THE TASK:
Write out the whole listing exactly as it stands.

____ SOURCE DATA

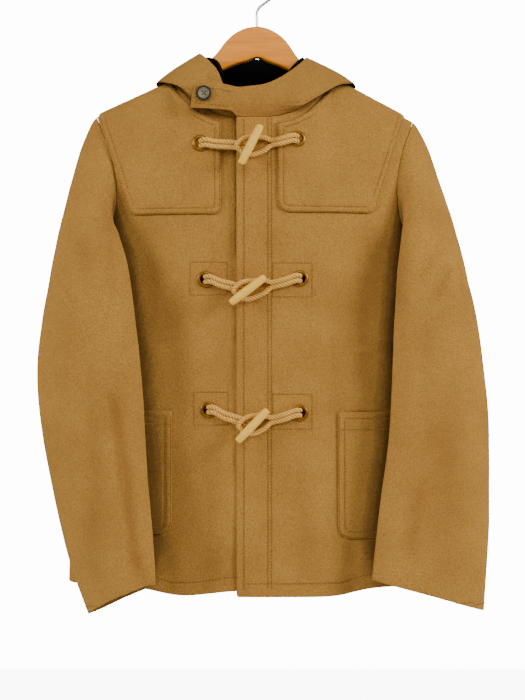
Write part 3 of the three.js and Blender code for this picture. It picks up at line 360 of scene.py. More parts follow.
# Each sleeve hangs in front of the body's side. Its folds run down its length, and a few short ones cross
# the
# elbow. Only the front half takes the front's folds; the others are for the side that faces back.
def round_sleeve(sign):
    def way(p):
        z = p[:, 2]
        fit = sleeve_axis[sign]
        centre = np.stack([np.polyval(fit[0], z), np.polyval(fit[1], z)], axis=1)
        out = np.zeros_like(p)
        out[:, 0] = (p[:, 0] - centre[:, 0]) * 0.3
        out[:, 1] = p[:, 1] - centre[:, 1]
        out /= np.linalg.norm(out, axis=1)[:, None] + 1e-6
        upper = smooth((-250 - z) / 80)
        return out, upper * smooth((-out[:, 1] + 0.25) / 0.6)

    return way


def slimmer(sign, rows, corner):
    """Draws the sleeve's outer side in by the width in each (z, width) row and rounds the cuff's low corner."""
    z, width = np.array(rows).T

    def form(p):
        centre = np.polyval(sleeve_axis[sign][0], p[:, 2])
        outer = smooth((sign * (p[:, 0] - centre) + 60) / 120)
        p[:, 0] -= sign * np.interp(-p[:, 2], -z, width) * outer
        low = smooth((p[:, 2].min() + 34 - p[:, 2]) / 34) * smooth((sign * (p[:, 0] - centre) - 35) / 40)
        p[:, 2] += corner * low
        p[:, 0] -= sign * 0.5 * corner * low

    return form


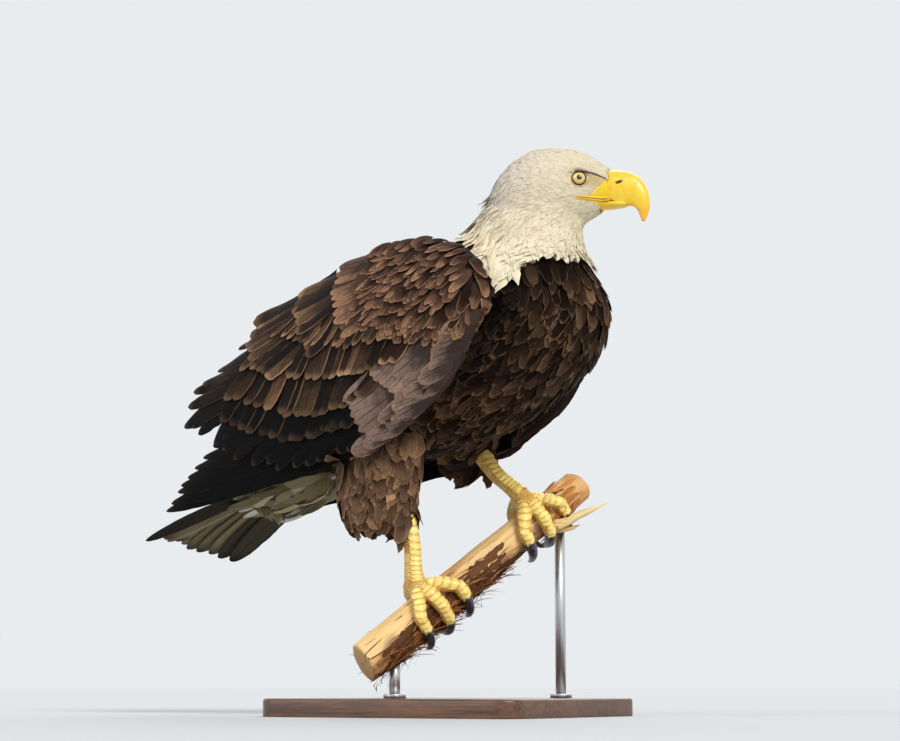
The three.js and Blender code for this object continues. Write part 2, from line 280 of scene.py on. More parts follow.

________

RIGHT ANSWER:
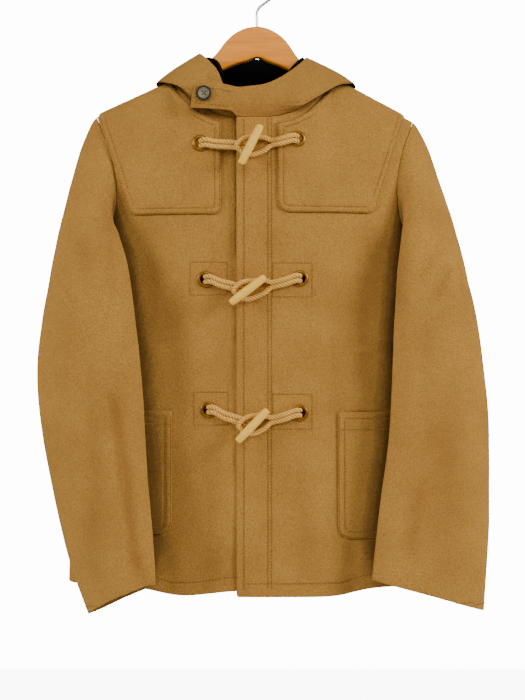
Write part 3 of the three.js and Blender code for this picture. It picks up at line 360 of scene.py. More parts follow.
# Each sleeve hangs in front of the body's side. Its folds run down its length, and a few short ones cross
# the
# elbow. Only the front half takes the front's folds; the others are for the side that faces back.
def round_sleeve(sign):
    def way(p):
        z = p[:, 2]
        fit = sleeve_axis[sign]
        centre = np.stack([np.polyval(fit[0], z), np.polyval(fit[1], z)], axis=1)
        out = np.zeros_like(p)
        out[:, 0] = (p[:, 0] - centre[:, 0]) * 0.3
        out[:, 1] = p[:, 1] - centre[:, 1]
        out /= np.linalg.norm(out, axis=1)[:, None] + 1e-6
        upper = smooth((-250 - z) / 80)
        return out, upper * smooth((-out[:, 1] + 0.25) / 0.6)

    return way


def slimmer(sign, rows, corner):
    """Draws the sleeve's outer side in by the width in each (z, width) row and rounds the cuff's low corner."""
    z, width = np.array(rows).T

    def form(p):
        centre = np.polyval(sleeve_axis[sign][0], p[:, 2])
        outer = smooth((sign * (p[:, 0] - centre) + 60) / 120)
        p[:, 0] -= sign * np.interp(-p[:, 2], -z, width) * outer
        low = smooth((p[:, 2].min() + 34 - p[:, 2]) / 34) * smooth((sign * (p[:, 0] - centre) - 35) / 40)
        p[:, 2] += corner * low
        p[:, 0] -= sign * 0.5 * corner * low

    return form


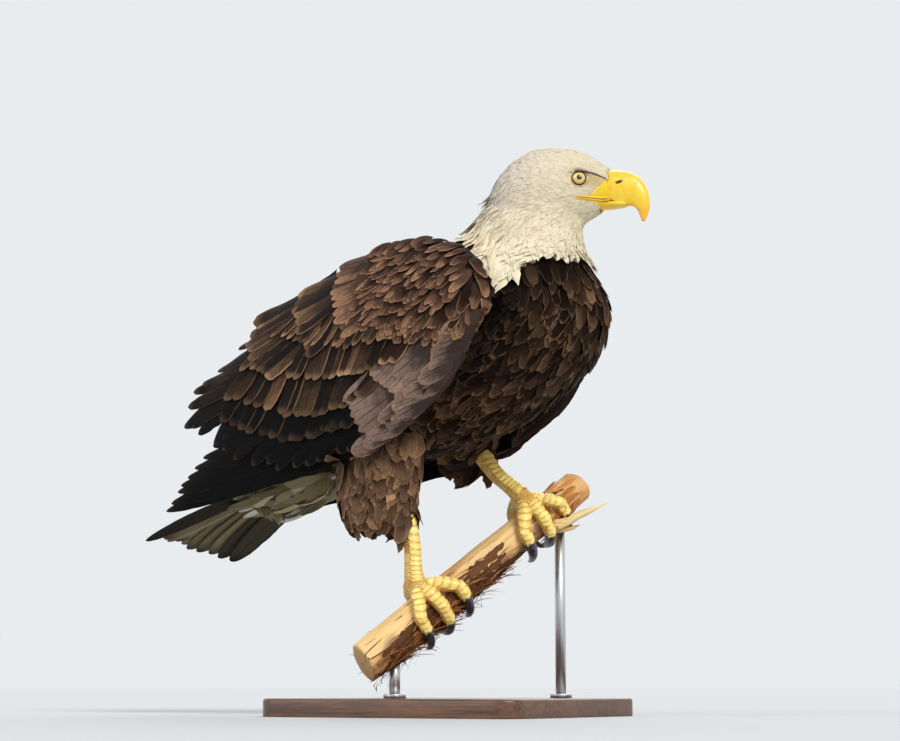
The three.js and Blender code for this object continues. Write part 2, from line 280 of scene.py on. More parts follow.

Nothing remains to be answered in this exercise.